_Stated goal_. Give back the lines exactly, from the first one to the line with "laid along X.", both ends included.

::::::

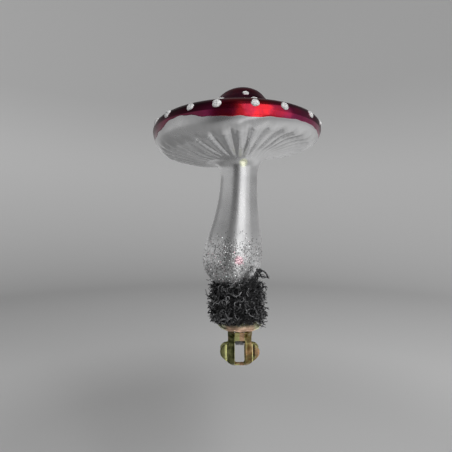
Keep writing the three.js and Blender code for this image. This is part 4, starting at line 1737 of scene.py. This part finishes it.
    def pin_shape(self) -> Shape:
        """The hinge pin with its two peened heads, turned and laid along X.

        Returns:
            The closed shape.
        """
        reach, radius, head = 5.2, 0.7, 1.1
        turn = quarter(7)
        peened = np.hstack([head * np.sin(turn), -reach + 0.45 * (1 - np.cos(turn))])
        low = np.vstack([peened, [[head, -reach + 0.5], [radius, -reach + 0.52]]])
        shape = turned_shape(np.vstack([low, (low * [1, -1])[::-1]]), 40)
        shape.points = [stacked(p[:, 2], p[:, 1], self.pivot - p[:, 0]) for p in shape.points]
        return shape

    def wire_shape(self, path: Array) -> Shape:
        """A round wire along a path.

        Args:
            path: the wire's middle line.
        Returns:
            The closed shape.
        """
        shape = Shape()
        shape.add_tubes(path[None], self.wire, 12, np.array([[1.0, 0.03, 0.02]]))
        return shape

    def coil_path(self) -> Array:
        """The spring's coil round the pin with the end that stands against the rear tongue.

        Returns:
            The wire's middle line.
        """
        turns, half, reach = 5.5, self.coil_half, self.coil
        share = np.linspace(0, 1, 460)
        angle = math.pi + 2 * math.pi * turns * share
        coil = stacked(half * (2 * share - 1), reach * np.cos(angle), self.pivot + reach * np.sin(angle))
        leg = [coil[-1], (half, reach + 0.02, self.pivot + 0.5), (half, reach + 0.1, self.pivot + 2.6)]
        return np.vstack([coil[:-1], spline(leg, 24)])

    def leg_path(self) -> Array:
        """The spring's other end, up against the front lever's back."""
        steps = ((0, -0.4), (0, 0.3), (0.16, 1.2), (0.62, 2.6))
        return spline([(-self.coil_half, -self.coil - out, self.pivot + up) for out, up in steps], 30)

    def build(self) -> None:
        """Makes every piece of the clip."""
        brass = BrassSheet(self.shop).material()
        dull = BrassSheet(self.shop, name="brass socket and rivet", rough=0.24).material()
        # The tray gets a paler, less metallic copy of the brass, painted light on its lobes.
        pale = BrassSheet(self.shop, name="tray brass painted pale as if lit", gold=rgb(0.90, 0.92, 0.62),
                          copper=rgb(0.78, 0.47, 0.34), rough=0.3, metal=0.5).material()
        steel = DrawnSteel(self.shop).material()
        fixed, sprung = Body.ORNAMENT, Body.JAW
        self.tray_shape().make("scalloped_tray", fixed, Slot.BRASS, pale, "clip_tray")
        self.rivet_shape().make("rivet_heads", fixed, Slot.BRASS, dull, "tray_rivet")
        self.jaw_shape(1, True, 3.9).make("rear_jaw_sheet", fixed, Slot.BRASS, brass, "jaw_fixed")
        self.tongue_shape().make("rear_jaw_tongue", fixed, Slot.BRASS, brass, "jaw_fixed")
        self.jaw_shape(-1, False, 3.0).make("front_jaw_sheet", sprung, Slot.BRASS, brass, "jaw_sprung")
        self.pin_shape().make("hinge_pin_peened", fixed, Slot.STEEL, steel, "hinge_pin")
        coil, leg = self.wire_shape(self.coil_path()), self.wire_shape(self.leg_path())
        coil.make("spring_coil", fixed, Slot.STEEL, steel, "torsion_spring")
        leg.make("spring_front_leg", sprung, Slot.STEEL, steel, "torsion_spring")


# The studio

# Name, azimuth from the viewer's side and elevation in degrees, distance, width and height, watts,
# and whether it is for gloss to show rather than for lighting matt surfaces
LAMPS = (("softbox", 25.5, 15, 620, (390, 760), 0.8, True),
         ("softbox edge", 57, 15, 620, (280, 760), 0.24, True),
         ("soft glow", 25.5, 38, 950, (500, 500), 5.0, False),
         ("low reflector", 25.5, -36, 500, (150, 340), 0.15, True),
         ("floor light", 40, 50, 2500, (1500, 1500), 18.0, False))
# Bands of the sky by the height of its direction: where each starts and is full, and its two values
SKY_BANDS = {"above": (0.06, 0.22, 0.0, 1.0), "below": (-0.3, -0.08, 1.0, 0.0),
             "high": (0.36, 0.55, 0.0, 1.0), "front": (-0.75, -0.5, 0.0, 1.0)}
# Patches of a band: azimuth from the viewer's side, degrees to its full part and to its end, band,
# and the share added to the light
SKY_PATCHES = ((-18, 10, 22, "front", -0.85), (-85, 35, 65, "high", -0.6), (95, 30, 60, "above", -0.4),
               (180, 45, 80, "above", -0.6), (-150, 20, 50, "below", -0.26), (135, 25, 60, "below", 0.5),
               (100, 20, 45, "below", 0.2), (-80, 50, 85, "below", -0.3), (0, 180, 180, "below", -0.12),
               (-110, 50, 85, "middle", 0.3))


@dataclass
class Studio:
    """A pale floor that curves up all round, soft lamps, and the sky that gloss reflects."""

    camera_at: tuple = (-6.8, -170.5, 63.5)
    lens: float = 27.16
    floor_z: float = -120.0

    def build(self) -> None:
        """Sets up the camera, the floor, the lights and the sky."""
        self.camera()
        self.backdrop()
        for lamp in LAMPS:
            self.lamp(*lamp)
        self.sky()

    def camera(self) -> None:
        """A level camera in front of the stem, as near as the photographer stood."""
        data = bpy.data.cameras.new("camera")
        data.lens, data.sensor_width = self.lens, 36.0
        data.clip_start, data.clip_end = 0.005, 20.0
        camera = placed("camera", data)
        camera.location = [v * MM for v in self.camera_at]
        camera.rotation_euler = (math.pi / 2, 0, 0)
        bpy.context.scene.camera = camera

    def paper(self) -> bpy.types.Material:
        """Matt pale paper with painted light: its tone rises with distance and towards +X, and painted shade
        darkens it with height.

        Returns:
            The material.
        """
        paper, sheet, shader, where = principled("pale paper")
        x, y, z = sheet.axes(where)
        squares = (sheet.math("POWER", axis, 2.0) for axis in (x, y))
        pale = sheet.span(sheet.math("SQRT", sheet.math("ADD", *squares)), 0.2, 0.4, 0.0, 0.9)
        high = sheet.span(z, 0.25, 0.7, 0.0, 0.9)
        tone = sheet.math("ADD", sheet.math("SUBTRACT", pale, high), sheet.span(x, -0.6, 0.6, -0.1, 0.1))
        colour = sheet.blend(tone, rgb(0.68, 0.68, 0.68), rgb(0.86, 0.86, 0.86))
        sheet.put(shader, Base_Color=colour, Roughness=0.9, Specular_IOR_Level=0.0)
        return paper

    def backdrop(self) -> None:
        """A floor disc that sweeps up in a quarter circle into a round wall."""
        radius, bend, height = 900.0, 500.0, 1500.0
        turn = quarter(24)[::-1]
        sweep = np.hstack([radius + bend * np.sin(turn), self.floor_z + bend * (1 - np.cos(turn))])
        flat = stacked(np.linspace(radius, 40, 14)[1:], self.floor_z)
        line = np.vstack([[[radius + bend, height]], sweep, flat])
        shape = Shape()
        shape.add_rings(polar(line[:, :1], line[:, 1:], circle(96)), last=np.array([0, 0, self.floor_z]))
        floor = placed("studio_floor", shape.mesh("studio_floor", self.paper()))
        for ray in ("glossy", "diffuse", "shadow", "transmission", "volume_scatter"):
            setattr(floor, f"visible_{ray}", False)

    def lamp(self, name: str, azimuth: float, elevation: float, distance: float, size: tuple,
             watts: float, mirrored: bool) -> None:
        """Adds a rectangular lamp turned to the stem's middle, with one row of LAMPS.

        Args:
            name: the lamp's name.
            azimuth: degrees from the viewer's side.
            elevation: degrees above the level.
            distance: how far off it stands.
            size: its width and height.
            watts: its power.
            mirrored: True for gloss to show, False to light matt surfaces.
        """
        turn, rise = math.radians(azimuth), math.radians(elevation)
        data = bpy.data.lights.new(name, "AREA")
        data.shape, data.energy = "RECTANGLE", watts
        data.size, data.size_y = size[0] * MM, size[1] * MM
        light = placed(name, data)
        level = distance * math.cos(rise)
        height = self.camera_at[2] + distance * math.sin(rise)
        light.location = (level * math.sin(turn) * MM, -level * math.cos(turn) * MM, height * MM)
        light.rotation_euler = (math.pi / 2 - rise, 0, turn)
        light.visible_camera = False
        light.visible_glossy, light.visible_diffuse = mirrored, not mirrored

    def sky(self) -> None:
        """Soft grey light from all sides, dim overhead and beside the camera, as in a plain room."""
        world = bpy.data.worlds.new("studio sky")
        bpy.context.scene.world = world
        world.use_nodes = True
        sheet = NodeSheet(world.node_tree)
        x, y, z = sheet.axes(sheet.node("TexCoord").outputs["Generated"])
        level = sheet.put(sheet.node("CombineXYZ"), X=x, Y=y, Z=0.0).outputs[0]
        flat = sheet.node("VectorMath", operation="NORMALIZE")
        sheet.feed(flat.inputs[0], level)

        def toward(azimuth: float, inner: float, outer: float) -> Socket:
            """1 within inner degrees of an azimuth, easing to 0 at outer degrees.

            Args:
                azimuth: degrees from the viewer's side.
                inner: degrees to the full part's end.
                outer: degrees to the patch's end.
            Returns:
                The patch's share.
            """
            turn = math.radians(azimuth)
            dot = sheet.node("VectorMath", operation="DOT_PRODUCT")
            sheet.feed(dot.inputs[0], flat.outputs[0])
            dot.inputs[1].default_value = (math.sin(turn), -math.cos(turn), 0)
            ends = (math.cos(math.radians(degrees)) for degrees in (outer, inner))
            return sheet.span(dot.outputs["Value"], *ends, 0.0, 1.0)

        bands = {name: sheet.span(z, *edges) for name, edges in SKY_BANDS.items()}
        beside = sheet.math("SUBTRACT", 1.0, bands["high"])
        bands["middle"] = sheet.math("SUBTRACT", beside, bands["below"])
        strength = sheet.math("MULTIPLY", sheet.span(z, 0.12, 0.45, 0.45, 0.26),
                              sheet.span(z, 0.5, 0.95, 1.0, 0.55))
        for azimuth, inner, outer, band, change in SKY_PATCHES:
            patch = toward(azimuth, inner, outer) if outer < 180 else 1.0
            share = sheet.math("MULTIPLY", patch, bands[band])
            strength = sheet.math("MULTIPLY", strength, sheet.math("MULTIPLY_ADD", share, change, 1.0))
        shader = sheet.put(sheet.node("Background"), Color=rgb(1, 1, 1), Strength=strength)
        sheet.put(sheet.node("OutputWorld"), Surface=shader.outputs[0])


def main() -> None:
    """Builds the ornament from the cap down, then the studio round it."""
    bpy.context.scene.view_settings.view_transform = "Standard"
    shop = Workshop.open()
    glass = GlassBody(shop)
    for part in (glass, CapDots(shop, glass), BulbGlitter(shop, glass), MossCollar(shop), TwigClip(shop),
                 Studio()):
        part.build()


if __name__ == "__main__":
    main()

::::::

_Output for this exercise_.
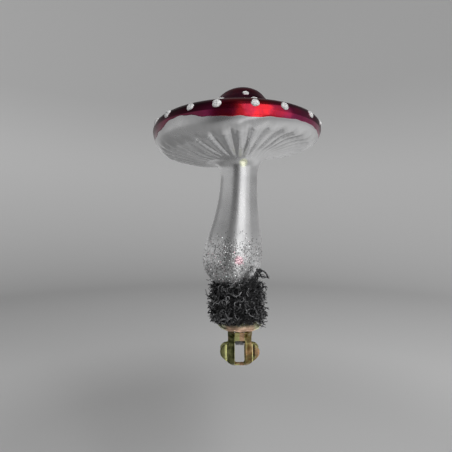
Keep writing the three.js and Blender code for this image. This is part 4, starting at line 1737 of scene.py. This part finishes it.
    def pin_shape(self) -> Shape:
        """The hinge pin with its two peened heads, turned and laid along X.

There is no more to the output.